The case of Scott v. McKinnish, 15 Ala. 662, is not in conflict with this view.

What we have said above, in relation to the'introduction of evidence, is decisive to show that the circuit court did not err, either in the charge given, or in the refusal to charge as asked. We think the charge asked, is a clear misapprehension of the rule. It is very true that a defendant shall not avail himself of the plaintiff’s bad character, caused by the slander uttered by himself, to reduce the plaintiff’s recovery. This would be to permit him to profit by his own wrong. It is equally clear, however, that under no circumstances can the defendant be held accountable for damages to the character of the plaintiff, which are not traceable to the slander uttered by the defendant himself.
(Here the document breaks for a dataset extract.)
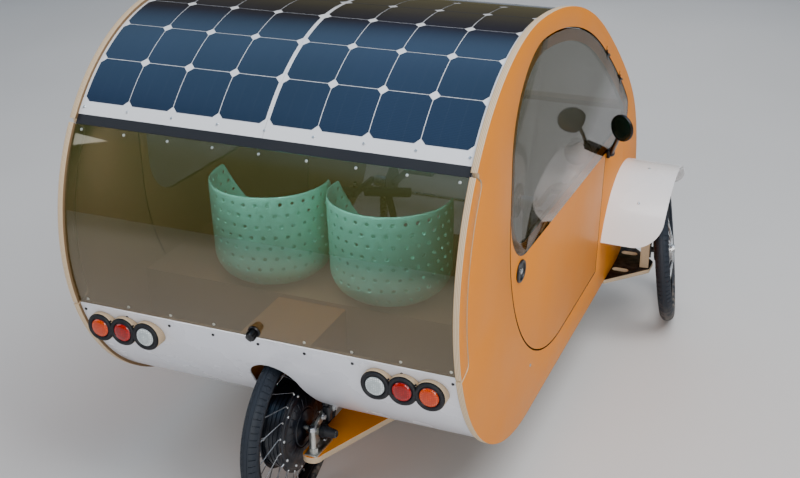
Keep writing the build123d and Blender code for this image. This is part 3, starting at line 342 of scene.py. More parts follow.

If others, by uttering similar slanders, or imputing the same offense to the plaintiff, had tarnished his character before the slanderous words were uttered or repeated by defendant,' proof that that first or former slander was false certainly should not have the effect of holding him who last repeated the words accountable for the combined injury to the plaintiff’s character, caused, perhaps, mainly by the slander and malice of others. The vice of the charge consists in this, that it assumes erroneously that every slander uttered of the plaintiff, no matter by whom, or how often spoken, if it impute to him one and the same crime, is in law one and the same slander, and whoever repeats the charge is responsible for the whole.

Nor the single error above pointed out, the judgment of the circuit court is reversed, and the cause remanded.